The strategy provides for the purchase of new planes and helicopters and the modernisation of existing platforms, but through at least a temporary reduction in their number. In the 2030s, the British 6th-generation Tempest fighter and its supporting drones are expected to enter service, but 24 of the 131 Typhoons will be retired by 2025. The strategy does not specify the target number of F-35 fighters in addition to the 48 aircraft already ordered. Britain is expected to have more reconnaissance and strike drones, but fewer manned reconnaissance and transport aircraft.
British nuclear forces will continue to be a contribution to NATO. The plan to replace four ships with ballistic missiles with new ones is ongoing. Instead of the planned reduction of the number of nuclear warheads from 225 to 180, the count may increase to 260. The British government suggests several reasons for this move, including the expansion of nuclear arsenals by Russia and other countries and strengthening of Russian missile-defence systems.
Conclusions and Recommendations
The exact implications of the new UK defence strategy are not clear, partially because not all plans are precise The reduction of armoured capabilities will be disadvantageous for the Eastern Flank, but taking into account earlier delays in their modernisation, the implementation of the new plans can make the forces better adapted for defence against Russia. Although they are to be smaller and lighter, they are also to be more advanced and supplemented with additional capabilities. At the same time, the role of other armed services, especially the navy, will relatively increase as part of overall British contribution to NATO (not only to the defence of the Eastern Flank). However, it is not entirely clear how their ability to respond in Europe will be affected by increased global engagement, especially with the expected reduction in the number of ships and aircraft in the coming years. For example, while the permanent maritime presence in the Indo-Pacific region will be limited to smaller patrol ships, second of the two Littoral Strike Groups and a frigate, the Carrier Strike Group assigned to NATO will also participate in periodic deployments in this area.
Despite these ambiguities, it is in Poland’s interest to enhance the ability to conduct joint operations with the United Kingdom, a state unequivocally declaring its willingness to strengthen deterrence of Russia.

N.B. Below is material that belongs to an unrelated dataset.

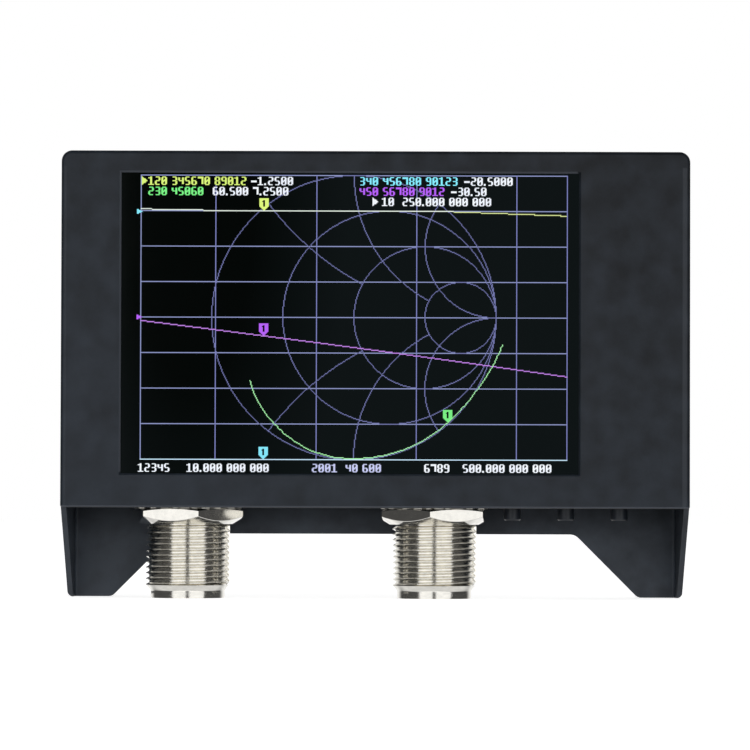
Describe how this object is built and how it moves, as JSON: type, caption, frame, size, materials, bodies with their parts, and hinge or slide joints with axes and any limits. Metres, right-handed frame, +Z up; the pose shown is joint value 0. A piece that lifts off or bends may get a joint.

Moreover, the changes introduced by the UK to planned operational concepts and weapons systems are consistent with the changes taking place in the U.S. and NATO. It could be mutually beneficial for Poland to join the UK-led Joint Expeditionary Force (JEF), which primarily supports the ability to react quickly in the region of Northern Europe and the Baltic Sea. This would give Poland additional opportunities to build interoperability with various types of British forces, including naval and landing forces, whose importance in British defence policy is to be even greater than before.